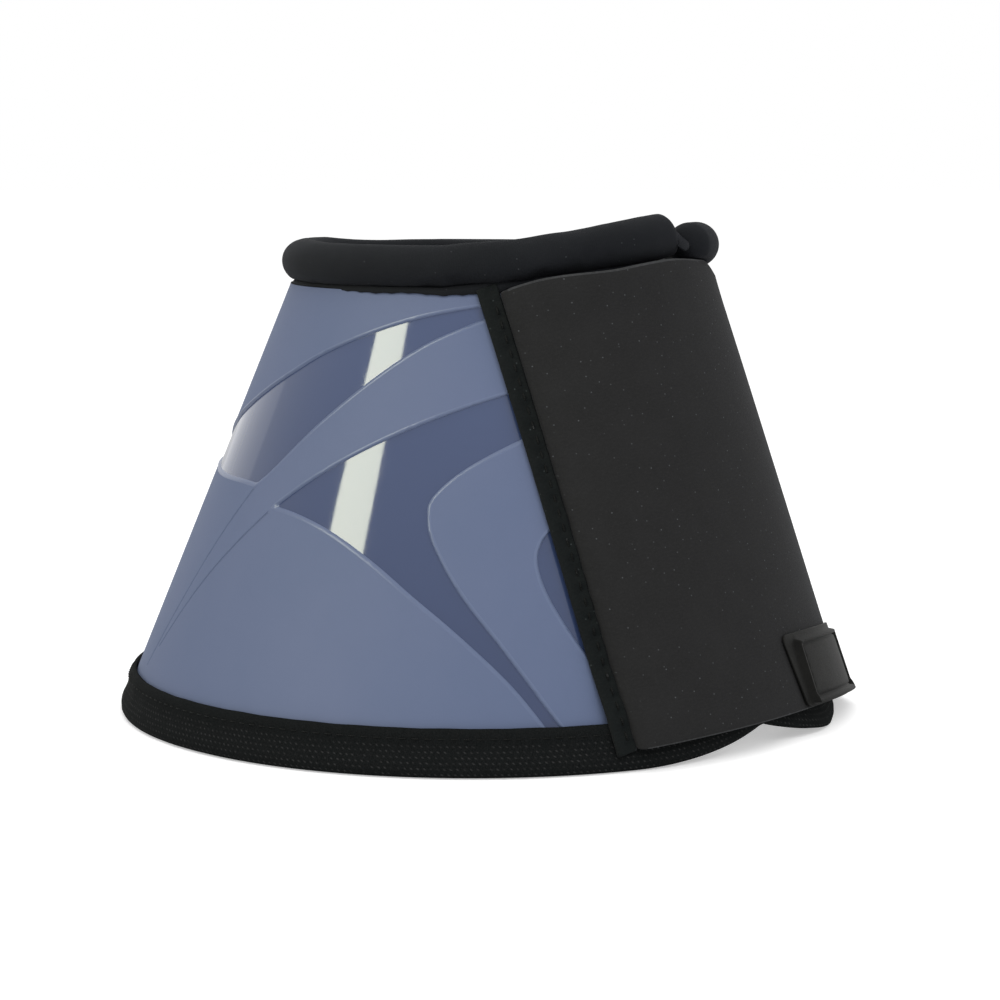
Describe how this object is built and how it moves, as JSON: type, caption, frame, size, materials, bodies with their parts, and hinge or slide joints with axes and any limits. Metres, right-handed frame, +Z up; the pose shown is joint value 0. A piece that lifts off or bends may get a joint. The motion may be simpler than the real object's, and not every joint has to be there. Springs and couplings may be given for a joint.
{
  "type": "overreach boot",
  "caption": "Bell-shaped horse overreach boot: moulded shell over a thick lining, taped rim, padded roll collar and a wide cloth closure flap that folds open.",
  "frame": {"origin": "middle of the rim's box at the level it stands on", "axes": "+Z up through the pastern opening, -Y out through the closure flap, +X from the flap's sewn edge towards its free edge"},
  "size_m": [0.1798, 0.1835, 0.1245],
  "materials": {
    "moulded_shell": "blue-grey moulded elastomer, satin with sunken glossy fields",
    "neoprene_lining": "black neoprene, matt",
    "woven_tape": "black woven tape",
    "brushed_cloth": "charcoal brushed cloth",
    "collar_cloth": "charcoal knitted cloth",
    "collar_foam": "soft foam",
    "loop_cloth": "black loop cloth",
    "hook_tape": "black moulded hooks",
    "badge_rubber": "black moulded rubber, matt"
  },
  "bodies": {
    "boot": {"outer_shell": "moulded_shell", "lining": "neoprene_lining", "facing_panel": "brushed_cloth", "loop_panel": "loop_cloth", "rim_binding": "woven_tape", "end_binding_flap_side": "woven_tape", "end_binding_loop_side": "woven_tape", "collar_cover": "collar_cloth", "collar_core": "collar_foam", "collar_end_loop_side": "collar_cloth", "collar_end_flap_side": "collar_cloth", "flap_seam_strip": "brushed_cloth"},
    "flap": {"closure_flap": "brushed_cloth", "flap_lining": "neoprene_lining", "flap_hook_panel": "hook_tape", "badge": "badge_rubber"}
  },
  "joints": [
    {"name": "flap_fold", "type": "hinge", "parent": "boot", "child": "flap", "pos_m": [-0.05399, -0.05142, 0.05451], "axis": [-0.0854, -0.3712, -0.9246], "range_deg": [0, 165]}
  ]
}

- - - -

Return the material in full, exactly as shown.

§ Correct answer
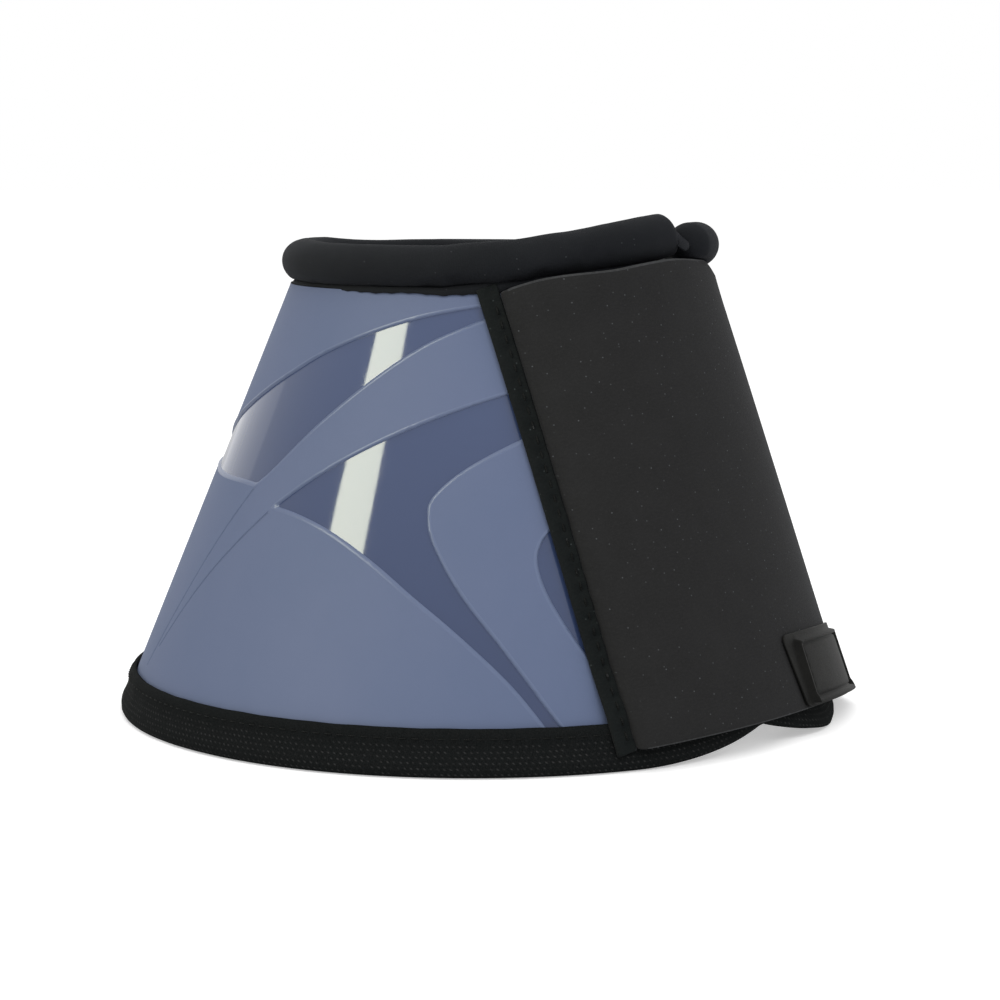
Describe how this object is built and how it moves, as JSON: type, caption, frame, size, materials, bodies with their parts, and hinge or slide joints with axes and any limits. Metres, right-handed frame, +Z up; the pose shown is joint value 0. A piece that lifts off or bends may get a joint. The motion may be simpler than the real object's, and not every joint has to be there. Springs and couplings may be given for a joint.
{
  "type": "overreach boot",
  "caption": "Bell-shaped horse overreach boot: moulded shell over a thick lining, taped rim, padded roll collar and a wide cloth closure flap that folds open.",
  "frame": {"origin": "middle of the rim's box at the level it stands on", "axes": "+Z up through the pastern opening, -Y out through the closure flap, +X from the flap's sewn edge towards its free edge"},
  "size_m": [0.1798, 0.1835, 0.1245],
  "materials": {
    "moulded_shell": "blue-grey moulded elastomer, satin with sunken glossy fields",
    "neoprene_lining": "black neoprene, matt",
    "woven_tape": "black woven tape",
    "brushed_cloth": "charcoal brushed cloth",
    "collar_cloth": "charcoal knitted cloth",
    "collar_foam": "soft foam",
    "loop_cloth": "black loop cloth",
    "hook_tape": "black moulded hooks",
    "badge_rubber": "black moulded rubber, matt"
  },
  "bodies": {
    "boot": {"outer_shell": "moulded_shell", "lining": "neoprene_lining", "facing_panel": "brushed_cloth", "loop_panel": "loop_cloth", "rim_binding": "woven_tape", "end_binding_flap_side": "woven_tape", "end_binding_loop_side": "woven_tape", "collar_cover": "collar_cloth", "collar_core": "collar_foam", "collar_end_loop_side": "collar_cloth", "collar_end_flap_side": "collar_cloth", "flap_seam_strip": "brushed_cloth"},
    "flap": {"closure_flap": "brushed_cloth", "flap_lining": "neoprene_lining", "flap_hook_panel": "hook_tape", "badge": "badge_rubber"}
  },
  "joints": [
    {"name": "flap_fold", "type": "hinge", "parent": "boot", "child": "flap", "pos_m": [-0.05399, -0.05142, 0.05451], "axis": [-0.0854, -0.3712, -0.9246], "range_deg": [0, 165]}
  ]
}